And chown the whole .maildir folder to vmail:vmail.

----------

## GoofyHMG

My users are regular users though, not virtual acounts. Does that matter? I am not in front of the machine right now but could the problem be that the uid and the gid is not the same in the db as it is on the user level. Not sure if I worded that correctly. How can I get my user id say if I had a user called bob fromthe system to make sure it matches the user on the DB.

----------

## celsum

GoofyHMG:

The maildirmake command works perfectly. However, it doesn't resolve my problem.

It gets very interesting though. 

What I had before:

Virtual user vasya with maildir in database as /home/vmail/domain/vasya/.maildir but no actual folder in the system (supposed to be created automatically, but it didn't). The homedir, uid, and gid in the database are those of of the user vmail in the system. 

When sending email to vasya@domain.com I get a reply saying no such user exists. When checking email with Outlook, it says that Outlook couldn't login into the POP3 account.

Real user test with maildir in database as /home/test/.maildir but no actual folder in the system, and it does get created automatically. The homedir, uid, and gid in the database are those of of the user test in the system.

I used maildirmake to create new maildirs for both users, and this is what I have now:

Virtual user vasya with maildir in database as /home/vmail/domain/vasya/.maildir and an actual maildir folder in the system. The homedir, uid, and gid in the database are those of the user vmail in the system. 

When sending email to vasya@domain.com I get a reply saying no such user exists. However, when checking email with Outlook, Outlook can login into the POP3 account, but there is no mail for this user.

Real user test with maildir in database as /home/test/mail/.maildir (note that it's different than before) and an actual maildir folder in the system.

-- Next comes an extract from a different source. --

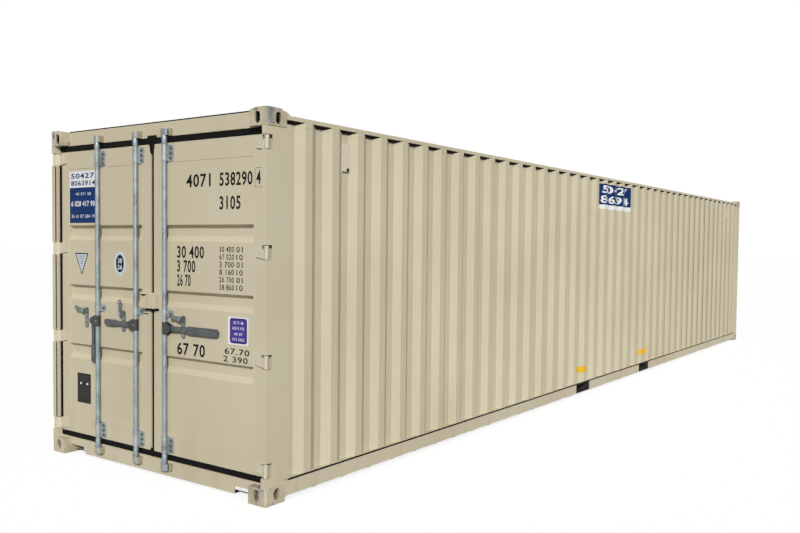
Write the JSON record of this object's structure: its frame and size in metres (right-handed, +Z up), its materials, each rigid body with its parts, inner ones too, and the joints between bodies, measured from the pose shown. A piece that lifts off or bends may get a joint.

The homedir, uid, and gid in the database are those of the user test in the system. 

When I send email to test@domain.com I DON'T get a reply saying there is no such user, but when I check email for user test, there appears to be no new mail for him. I found that the email gets received into the system, but it gets stored in a /home/test/.maildir which is not the same as in the database, and apparently outlook is trying to get the new email from the folder indicated in the database.

All folders are chown-ed recursively and correctly.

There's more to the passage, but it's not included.